Name: March Madness Historical DataSet (2002 To 2025)
Creator: Kaggle
License: https://opensource.org/licenses/MIT

About this Dataset

March Madness Historical DataSet (2002 To 2025)

This Kaggle dataset comes from an output dataset that powers my March Madness Data Analysis dashboard in Domo.

Click here to view this dashboard: Dashboard Link
Click here to view this dashboard features in a Domo blog post: Hoops, Data, and Madness: Unveiling the Ultimate NCAA Dashboard

This dataset offers one the most robust resource you will find to discover key insights through data science and data analytics using historical NCAA Division 1 men's basketball data. This data, sourced from KenPom, goes as far back as 2002 and is updated with the latest 2025 data. This dataset is meticulously structured to provide every piece of information that I could pull from this site as an open-source tool for analysis for March Madness.

Key features of the dataset include:

Historical Data: Provides all historical KenPom data from 2002 to 2025 from the Efficiency, Four Factors (Offense & Defense), Point Distribution, Height/Experience, and Misc.

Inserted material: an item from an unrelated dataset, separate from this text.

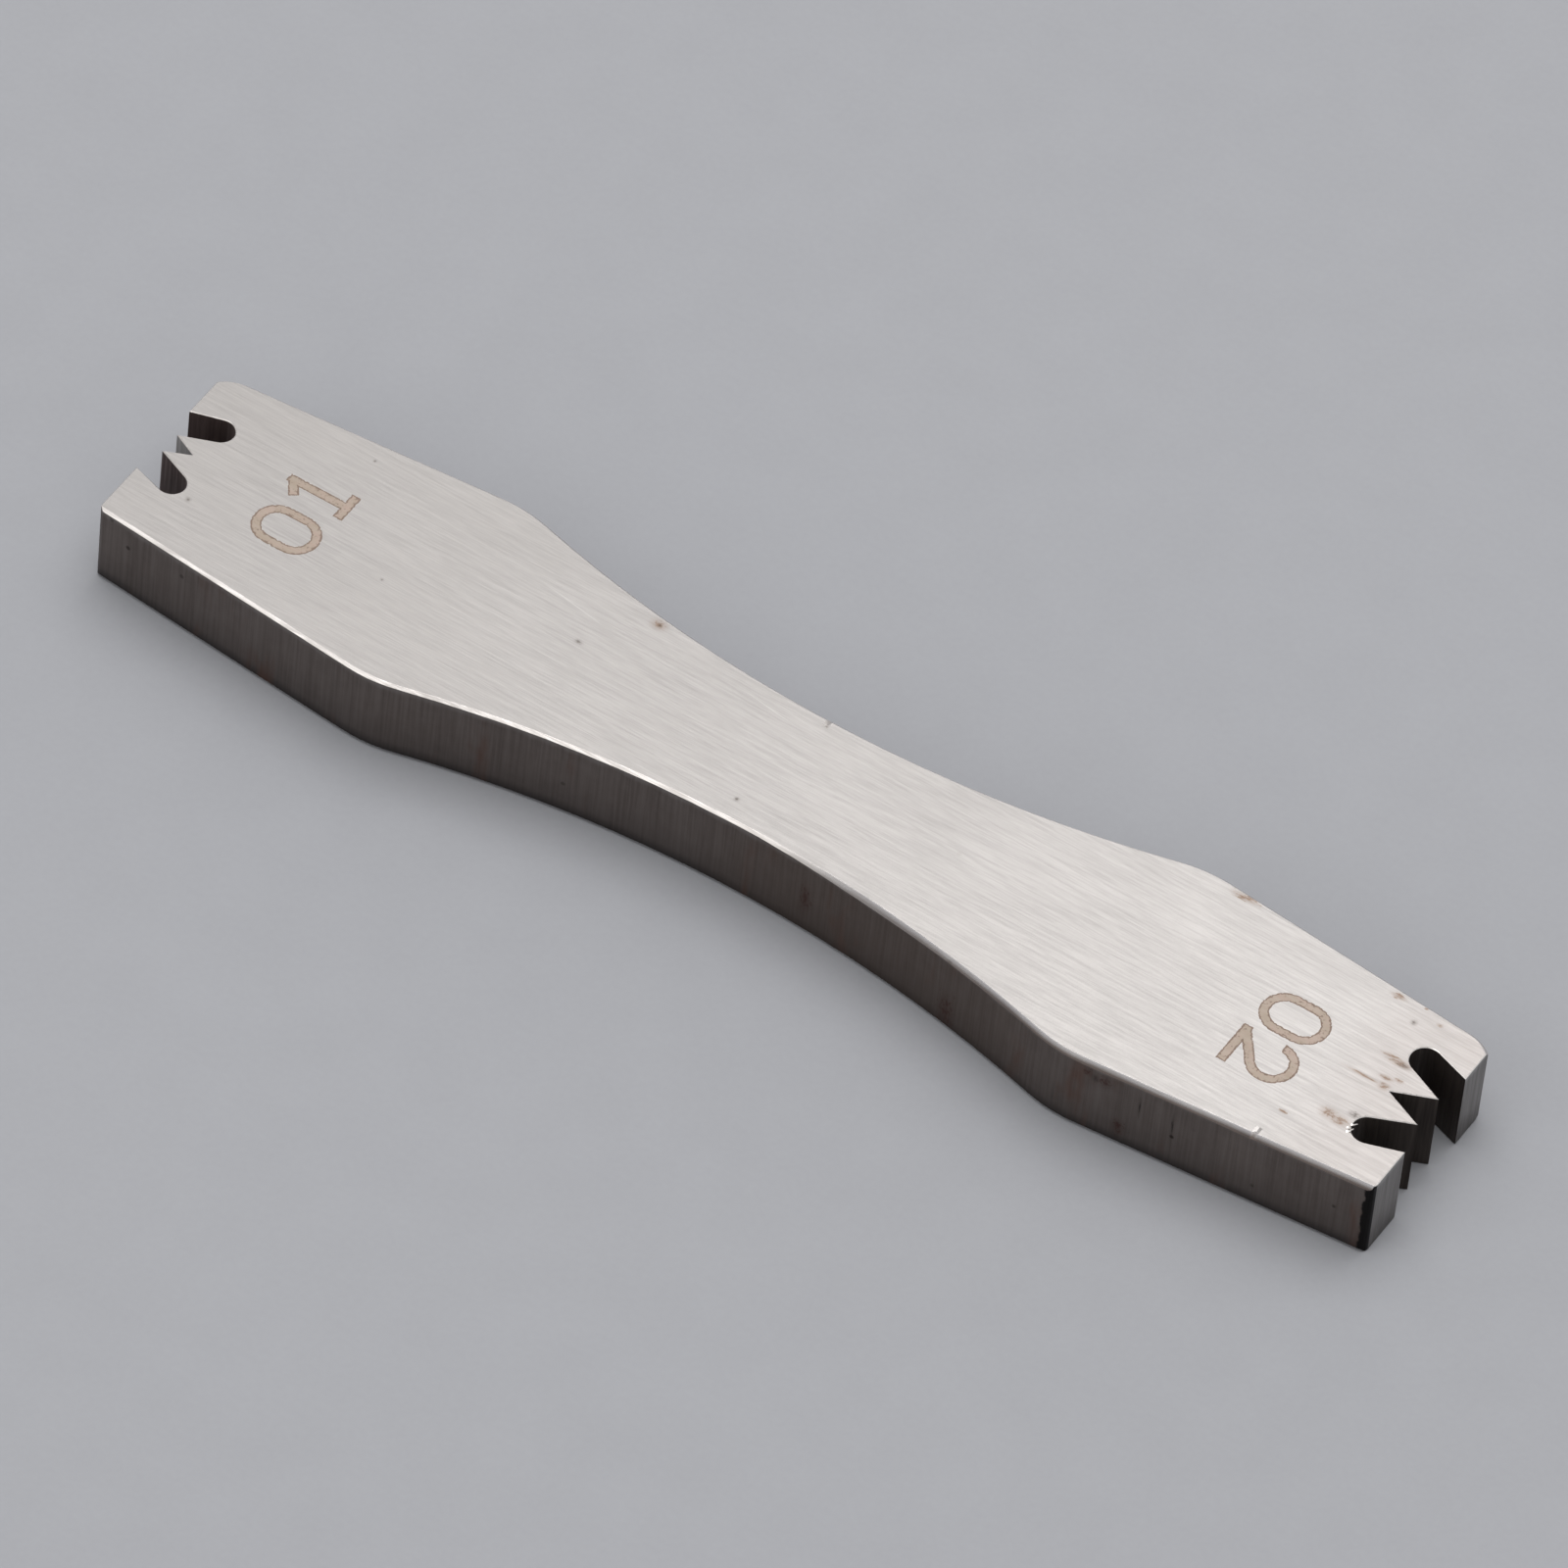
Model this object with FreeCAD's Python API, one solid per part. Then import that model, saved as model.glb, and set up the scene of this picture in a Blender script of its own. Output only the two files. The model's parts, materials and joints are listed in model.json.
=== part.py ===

Team Stats endpoints from KenPom's website. Please note that the Height/Experience data only goes as far back as 2007, but every other source contains data from 2002 onward.
Data Granularity: This dataset features an individual line item for every NCAA Division 1 men's basketball team in every season that contains every KenPom metric that you can possibly think of. This dataset has the ability to serve as a single source of truth for your March Madness analysis and provide you with the granularity necessary to perform any type of analysis you can think of.
2025 Tournament Insights: Contains all seed and region information for the 2025 NCAA March Madness tournament. Please note that I will continually update this dataset with the seed and region information for previous tournaments as I continue to work on this dataset.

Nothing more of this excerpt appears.